The Lakers and Knicks have been portrayed as the frontrunners in the Jackson sweepstakes, although the Sacramento Kings and Portland Trail Blazers are considered to be in the mix as well.

"I think Phil is probably, in my opinion, one of the best coaches out there, and I think a lot of people are taking a long, hard look at him because the man does have nine championships," Williams said.

"I think right now he's putting feelers out there and seeing what's going on. I mean, if he wanted to make a decision I think he could, but for some reason he's not doing that."

Jackson's agent, Todd Musburger, did not return a call seeking comment.

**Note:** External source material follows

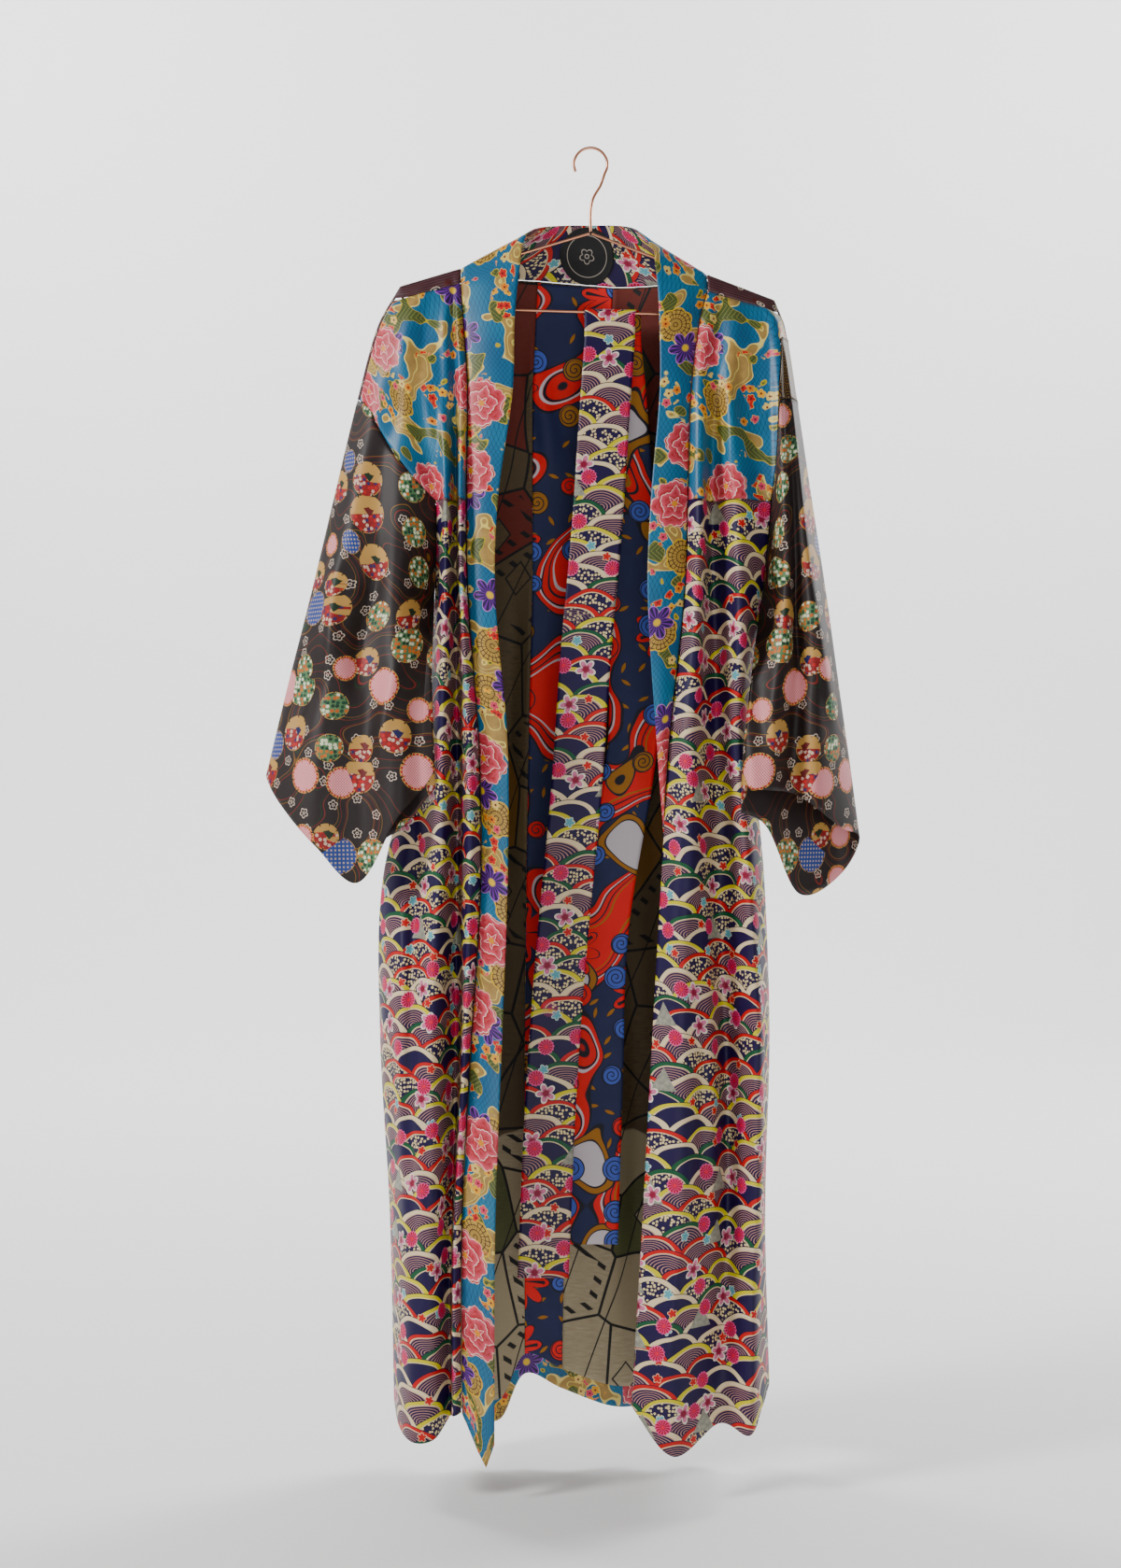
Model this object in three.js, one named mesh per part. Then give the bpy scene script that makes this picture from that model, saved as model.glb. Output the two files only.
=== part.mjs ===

Jackson, at an appearance in Beverly Hills on Saturday, said the Lakers' current roster was "unappealing" and hampered by salary cap constraints.

Los Angeles owner Jerry Buss said he has not offered the team's coaching position to anyone, although his leading candidate is Jackson -- the man who also has a personal relationship with Buss' daughter, Jeannie.

The Los Angeles Times, citing anonymous sources, reported Tuesday that Jackson has spoken briefly on the phone recently with Kobe Bryant as the first step in a possible reconciliation between the two. In his book published last fall, Jackson described Bryant as uncoachable.

The Times said Jackson would like to have a sit-down meeting with the seven-time All-Star before taking the next step in his decision-making process.